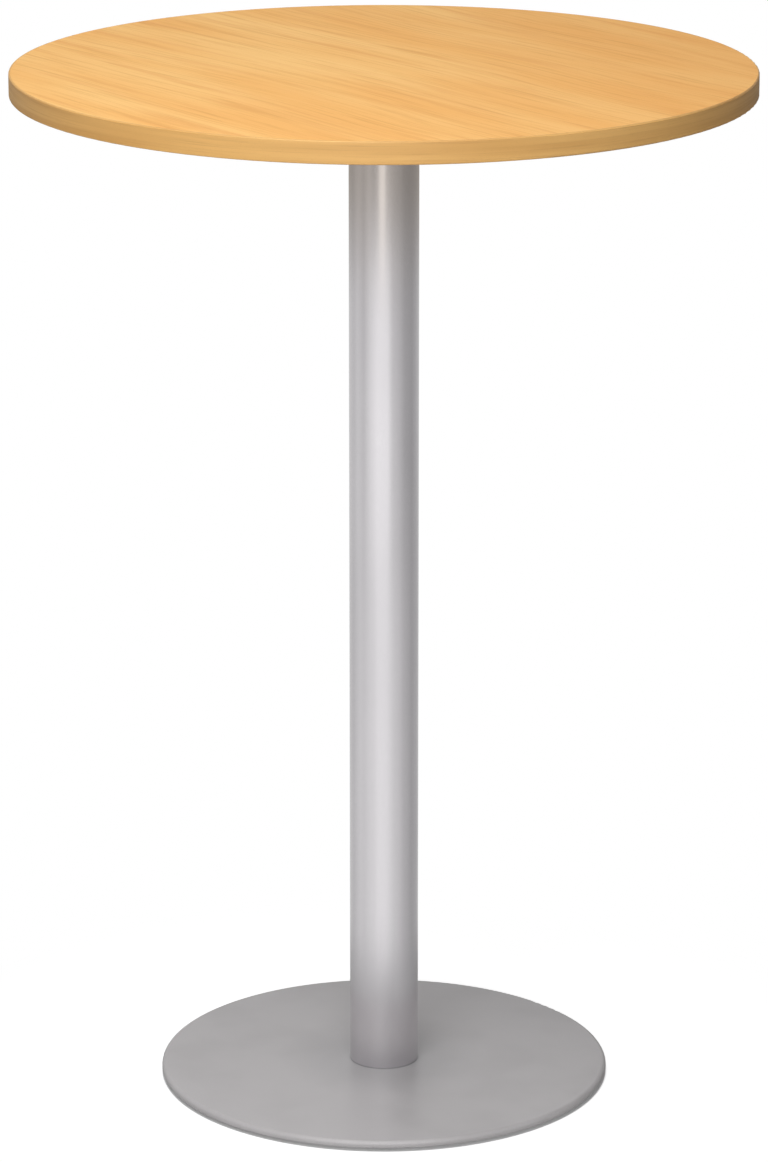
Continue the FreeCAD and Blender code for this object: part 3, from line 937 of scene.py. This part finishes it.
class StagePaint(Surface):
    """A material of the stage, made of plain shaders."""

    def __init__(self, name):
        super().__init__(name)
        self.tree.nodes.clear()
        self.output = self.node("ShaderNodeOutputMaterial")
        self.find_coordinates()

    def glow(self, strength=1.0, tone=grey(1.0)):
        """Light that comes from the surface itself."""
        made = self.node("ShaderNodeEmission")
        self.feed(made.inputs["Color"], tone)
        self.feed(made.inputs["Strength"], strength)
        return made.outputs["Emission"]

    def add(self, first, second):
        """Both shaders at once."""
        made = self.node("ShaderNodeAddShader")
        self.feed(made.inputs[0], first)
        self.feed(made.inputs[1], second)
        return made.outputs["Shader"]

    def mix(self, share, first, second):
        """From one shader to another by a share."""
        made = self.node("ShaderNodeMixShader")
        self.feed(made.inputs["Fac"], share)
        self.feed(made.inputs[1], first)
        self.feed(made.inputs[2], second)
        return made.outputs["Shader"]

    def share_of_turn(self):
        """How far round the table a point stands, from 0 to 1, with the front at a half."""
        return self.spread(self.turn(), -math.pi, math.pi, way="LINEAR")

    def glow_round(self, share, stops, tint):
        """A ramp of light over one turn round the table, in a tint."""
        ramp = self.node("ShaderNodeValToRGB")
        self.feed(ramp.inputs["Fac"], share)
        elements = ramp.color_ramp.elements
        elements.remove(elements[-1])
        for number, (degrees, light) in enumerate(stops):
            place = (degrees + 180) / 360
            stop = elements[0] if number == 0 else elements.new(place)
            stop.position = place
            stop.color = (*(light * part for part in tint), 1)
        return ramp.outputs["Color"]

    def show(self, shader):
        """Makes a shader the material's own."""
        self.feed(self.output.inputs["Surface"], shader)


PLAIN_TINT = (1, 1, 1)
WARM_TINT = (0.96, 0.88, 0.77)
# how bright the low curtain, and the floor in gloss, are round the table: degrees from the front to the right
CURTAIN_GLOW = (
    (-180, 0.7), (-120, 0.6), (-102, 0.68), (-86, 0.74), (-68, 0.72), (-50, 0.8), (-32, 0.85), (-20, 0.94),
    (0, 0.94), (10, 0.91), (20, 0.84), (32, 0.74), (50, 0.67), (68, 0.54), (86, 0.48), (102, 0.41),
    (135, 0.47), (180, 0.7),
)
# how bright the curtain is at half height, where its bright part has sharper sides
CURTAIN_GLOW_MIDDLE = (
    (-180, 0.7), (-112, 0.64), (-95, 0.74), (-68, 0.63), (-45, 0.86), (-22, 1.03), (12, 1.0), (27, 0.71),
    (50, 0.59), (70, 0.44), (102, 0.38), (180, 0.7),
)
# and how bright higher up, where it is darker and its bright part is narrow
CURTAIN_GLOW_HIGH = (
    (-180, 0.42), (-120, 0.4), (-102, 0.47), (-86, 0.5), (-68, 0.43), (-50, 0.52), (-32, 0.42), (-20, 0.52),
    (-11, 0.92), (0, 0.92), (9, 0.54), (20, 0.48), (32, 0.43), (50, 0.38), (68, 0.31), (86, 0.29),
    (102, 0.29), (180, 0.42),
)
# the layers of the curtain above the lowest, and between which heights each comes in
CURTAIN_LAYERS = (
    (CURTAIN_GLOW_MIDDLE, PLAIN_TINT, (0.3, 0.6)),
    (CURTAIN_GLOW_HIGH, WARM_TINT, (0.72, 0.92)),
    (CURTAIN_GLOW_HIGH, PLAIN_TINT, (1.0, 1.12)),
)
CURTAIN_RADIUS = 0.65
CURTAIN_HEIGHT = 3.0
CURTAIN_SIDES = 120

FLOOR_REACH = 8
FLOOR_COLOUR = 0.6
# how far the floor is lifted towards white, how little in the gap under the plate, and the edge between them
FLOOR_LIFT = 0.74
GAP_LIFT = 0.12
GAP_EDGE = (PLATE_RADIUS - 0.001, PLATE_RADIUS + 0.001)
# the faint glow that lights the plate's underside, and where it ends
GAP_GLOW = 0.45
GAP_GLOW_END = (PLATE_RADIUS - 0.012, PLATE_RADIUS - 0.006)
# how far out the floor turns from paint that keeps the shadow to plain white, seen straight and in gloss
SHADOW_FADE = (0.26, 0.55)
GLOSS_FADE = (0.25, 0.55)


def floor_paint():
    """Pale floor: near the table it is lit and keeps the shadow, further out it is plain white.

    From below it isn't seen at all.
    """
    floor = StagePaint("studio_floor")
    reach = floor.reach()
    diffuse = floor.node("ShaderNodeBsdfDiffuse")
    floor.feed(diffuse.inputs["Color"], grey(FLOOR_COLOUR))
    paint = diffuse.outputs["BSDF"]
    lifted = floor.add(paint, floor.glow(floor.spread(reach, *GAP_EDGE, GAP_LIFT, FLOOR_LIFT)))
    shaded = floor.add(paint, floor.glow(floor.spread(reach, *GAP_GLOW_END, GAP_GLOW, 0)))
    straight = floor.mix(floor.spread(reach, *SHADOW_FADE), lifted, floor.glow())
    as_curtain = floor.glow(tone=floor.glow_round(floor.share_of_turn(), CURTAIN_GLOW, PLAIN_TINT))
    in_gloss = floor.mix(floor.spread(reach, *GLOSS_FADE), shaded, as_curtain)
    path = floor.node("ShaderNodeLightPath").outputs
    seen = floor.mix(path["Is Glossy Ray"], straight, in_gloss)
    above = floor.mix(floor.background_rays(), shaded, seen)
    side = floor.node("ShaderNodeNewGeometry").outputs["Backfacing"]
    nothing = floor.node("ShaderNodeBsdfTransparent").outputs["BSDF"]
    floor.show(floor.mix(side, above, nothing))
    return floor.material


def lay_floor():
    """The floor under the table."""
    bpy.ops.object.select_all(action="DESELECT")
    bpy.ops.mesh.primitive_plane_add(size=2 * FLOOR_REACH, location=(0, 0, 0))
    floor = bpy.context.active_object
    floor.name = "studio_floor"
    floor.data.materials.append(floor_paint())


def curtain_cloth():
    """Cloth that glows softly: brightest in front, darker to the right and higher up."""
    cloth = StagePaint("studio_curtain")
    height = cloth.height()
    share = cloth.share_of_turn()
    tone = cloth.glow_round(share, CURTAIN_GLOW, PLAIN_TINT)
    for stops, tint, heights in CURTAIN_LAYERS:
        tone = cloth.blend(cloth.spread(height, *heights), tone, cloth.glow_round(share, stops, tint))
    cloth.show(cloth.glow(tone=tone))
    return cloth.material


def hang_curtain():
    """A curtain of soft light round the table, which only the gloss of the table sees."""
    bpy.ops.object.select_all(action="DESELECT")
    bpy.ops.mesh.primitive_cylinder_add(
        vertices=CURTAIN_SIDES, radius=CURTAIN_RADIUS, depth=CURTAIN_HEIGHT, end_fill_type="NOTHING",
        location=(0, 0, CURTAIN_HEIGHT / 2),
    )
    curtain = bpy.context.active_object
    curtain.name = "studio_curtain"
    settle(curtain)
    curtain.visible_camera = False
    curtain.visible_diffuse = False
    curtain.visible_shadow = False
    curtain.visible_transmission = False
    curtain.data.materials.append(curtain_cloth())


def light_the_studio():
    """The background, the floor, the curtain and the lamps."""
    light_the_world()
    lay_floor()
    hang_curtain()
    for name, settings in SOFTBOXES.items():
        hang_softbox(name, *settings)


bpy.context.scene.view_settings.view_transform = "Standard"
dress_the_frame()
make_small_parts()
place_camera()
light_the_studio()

**Exercise goal:** Extract the full listing above without altering anything.

**Correct output:**
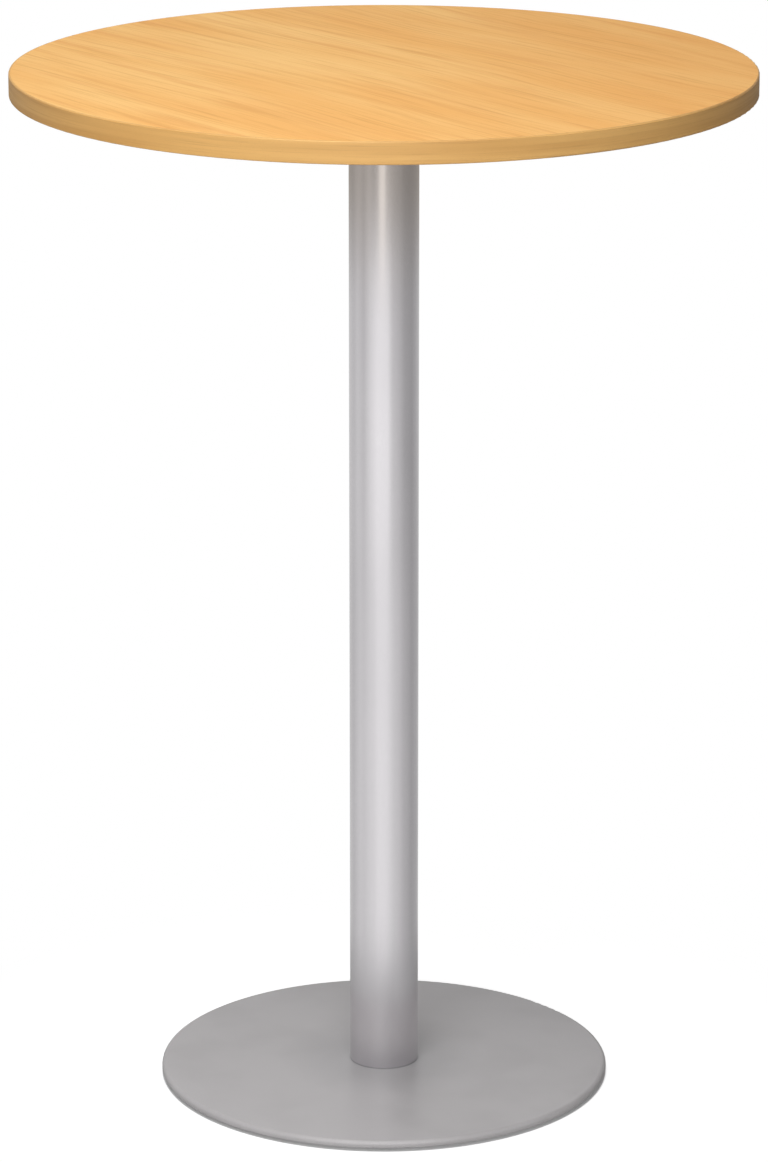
Continue the FreeCAD and Blender code for this object: part 3, from line 937 of scene.py. This part finishes it.
class StagePaint(Surface):
    """A material of the stage, made of plain shaders."""

    def __init__(self, name):
        super().__init__(name)
        self.tree.nodes.clear()
        self.output = self.node("ShaderNodeOutputMaterial")
        self.find_coordinates()

    def glow(self, strength=1.0, tone=grey(1.0)):
        """Light that comes from the surface itself."""
        made = self.node("ShaderNodeEmission")
        self.feed(made.inputs["Color"], tone)
        self.feed(made.inputs["Strength"], strength)
        return made.outputs["Emission"]

    def add(self, first, second):
        """Both shaders at once."""
        made = self.node("ShaderNodeAddShader")
        self.feed(made.inputs[0], first)
        self.feed(made.inputs[1], second)
        return made.outputs["Shader"]

    def mix(self, share, first, second):
        """From one shader to another by a share."""
        made = self.node("ShaderNodeMixShader")
        self.feed(made.inputs["Fac"], share)
        self.feed(made.inputs[1], first)
        self.feed(made.inputs[2], second)
        return made.outputs["Shader"]

    def share_of_turn(self):
        """How far round the table a point stands, from 0 to 1, with the front at a half."""
        return self.spread(self.turn(), -math.pi, math.pi, way="LINEAR")

    def glow_round(self, share, stops, tint):
        """A ramp of light over one turn round the table, in a tint."""
        ramp = self.node("ShaderNodeValToRGB")
        self.feed(ramp.inputs["Fac"], share)
        elements = ramp.color_ramp.elements
        elements.remove(elements[-1])
        for number, (degrees, light) in enumerate(stops):
            place = (degrees + 180) / 360
            stop = elements[0] if number == 0 else elements.new(place)
            stop.position = place
            stop.color = (*(light * part for part in tint), 1)
        return ramp.outputs["Color"]

    def show(self, shader):
        """Makes a shader the material's own."""
        self.feed(self.output.inputs["Surface"], shader)


PLAIN_TINT = (1, 1, 1)
WARM_TINT = (0.96, 0.88, 0.77)
# how bright the low curtain, and the floor in gloss, are round the table: degrees from the front to the right
CURTAIN_GLOW = (
    (-180, 0.7), (-120, 0.6), (-102, 0.68), (-86, 0.74), (-68, 0.72), (-50, 0.8), (-32, 0.85), (-20, 0.94),
    (0, 0.94), (10, 0.91), (20, 0.84), (32, 0.74), (50, 0.67), (68, 0.54), (86, 0.48), (102, 0.41),
    (135, 0.47), (180, 0.7),
)
# how bright the curtain is at half height, where its bright part has sharper sides
CURTAIN_GLOW_MIDDLE = (
    (-180, 0.7), (-112, 0.64), (-95, 0.74), (-68, 0.63), (-45, 0.86), (-22, 1.03), (12, 1.0), (27, 0.71),
    (50, 0.59), (70, 0.44), (102, 0.38), (180, 0.7),
)
# and how bright higher up, where it is darker and its bright part is narrow
CURTAIN_GLOW_HIGH = (
    (-180, 0.42), (-120, 0.4), (-102, 0.47), (-86, 0.5), (-68, 0.43), (-50, 0.52), (-32, 0.42), (-20, 0.52),
    (-11, 0.92), (0, 0.92), (9, 0.54), (20, 0.48), (32, 0.43), (50, 0.38), (68, 0.31), (86, 0.29),
    (102, 0.29), (180, 0.42),
)
# the layers of the curtain above the lowest, and between which heights each comes in
CURTAIN_LAYERS = (
    (CURTAIN_GLOW_MIDDLE, PLAIN_TINT, (0.3, 0.6)),
    (CURTAIN_GLOW_HIGH, WARM_TINT, (0.72, 0.92)),
    (CURTAIN_GLOW_HIGH, PLAIN_TINT, (1.0, 1.12)),
)
CURTAIN_RADIUS = 0.65
CURTAIN_HEIGHT = 3.0
CURTAIN_SIDES = 120

FLOOR_REACH = 8
FLOOR_COLOUR = 0.6
# how far the floor is lifted towards white, how little in the gap under the plate, and the edge between them
FLOOR_LIFT = 0.74
GAP_LIFT = 0.12
GAP_EDGE = (PLATE_RADIUS - 0.001, PLATE_RADIUS + 0.001)
# the faint glow that lights the plate's underside, and where it ends
GAP_GLOW = 0.45
GAP_GLOW_END = (PLATE_RADIUS - 0.012, PLATE_RADIUS - 0.006)
# how far out the floor turns from paint that keeps the shadow to plain white, seen straight and in gloss
SHADOW_FADE = (0.26, 0.55)
GLOSS_FADE = (0.25, 0.55)


def floor_paint():
    """Pale floor: near the table it is lit and keeps the shadow, further out it is plain white.

    From below it isn't seen at all.
    """
    floor = StagePaint("studio_floor")
    reach = floor.reach()
    diffuse = floor.node("ShaderNodeBsdfDiffuse")
    floor.feed(diffuse.inputs["Color"], grey(FLOOR_COLOUR))
    paint = diffuse.outputs["BSDF"]
    lifted = floor.add(paint, floor.glow(floor.spread(reach, *GAP_EDGE, GAP_LIFT, FLOOR_LIFT)))
    shaded = floor.add(paint, floor.glow(floor.spread(reach, *GAP_GLOW_END, GAP_GLOW, 0)))
    straight = floor.mix(floor.spread(reach, *SHADOW_FADE), lifted, floor.glow())
    as_curtain = floor.glow(tone=floor.glow_round(floor.share_of_turn(), CURTAIN_GLOW, PLAIN_TINT))
    in_gloss = floor.mix(floor.spread(reach, *GLOSS_FADE), shaded, as_curtain)
    path = floor.node("ShaderNodeLightPath").outputs
    seen = floor.mix(path["Is Glossy Ray"], straight, in_gloss)
    above = floor.mix(floor.background_rays(), shaded, seen)
    side = floor.node("ShaderNodeNewGeometry").outputs["Backfacing"]
    nothing = floor.node("ShaderNodeBsdfTransparent").outputs["BSDF"]
    floor.show(floor.mix(side, above, nothing))
    return floor.material


def lay_floor():
    """The floor under the table."""
    bpy.ops.object.select_all(action="DESELECT")
    bpy.ops.mesh.primitive_plane_add(size=2 * FLOOR_REACH, location=(0, 0, 0))
    floor = bpy.context.active_object
    floor.name = "studio_floor"
    floor.data.materials.append(floor_paint())


def curtain_cloth():
    """Cloth that glows softly: brightest in front, darker to the right and higher up."""
    cloth = StagePaint("studio_curtain")
    height = cloth.height()
    share = cloth.share_of_turn()
    tone = cloth.glow_round(share, CURTAIN_GLOW, PLAIN_TINT)
    for stops, tint, heights in CURTAIN_LAYERS:
        tone = cloth.blend(cloth.spread(height, *heights), tone, cloth.glow_round(share, stops, tint))
    cloth.show(cloth.glow(tone=tone))
    return cloth.material


def hang_curtain():
    """A curtain of soft light round the table, which only the gloss of the table sees."""
    bpy.ops.object.select_all(action="DESELECT")
    bpy.ops.mesh.primitive_cylinder_add(
        vertices=CURTAIN_SIDES, radius=CURTAIN_RADIUS, depth=CURTAIN_HEIGHT, end_fill_type="NOTHING",
        location=(0, 0, CURTAIN_HEIGHT / 2),
    )
    curtain = bpy.context.active_object
    curtain.name = "studio_curtain"
    settle(curtain)
    curtain.visible_camera = False
    curtain.visible_diffuse = False
    curtain.visible_shadow = False
    curtain.visible_transmission = False
    curtain.data.materials.append(curtain_cloth())


def light_the_studio():
    """The background, the floor, the curtain and the lamps."""
    light_the_world()
    lay_floor()
    hang_curtain()
    for name, settings in SOFTBOXES.items():
        hang_softbox(name, *settings)


bpy.context.scene.view_settings.view_transform = "Standard"
dress_the_frame()
make_small_parts()
place_camera()
light_the_studio()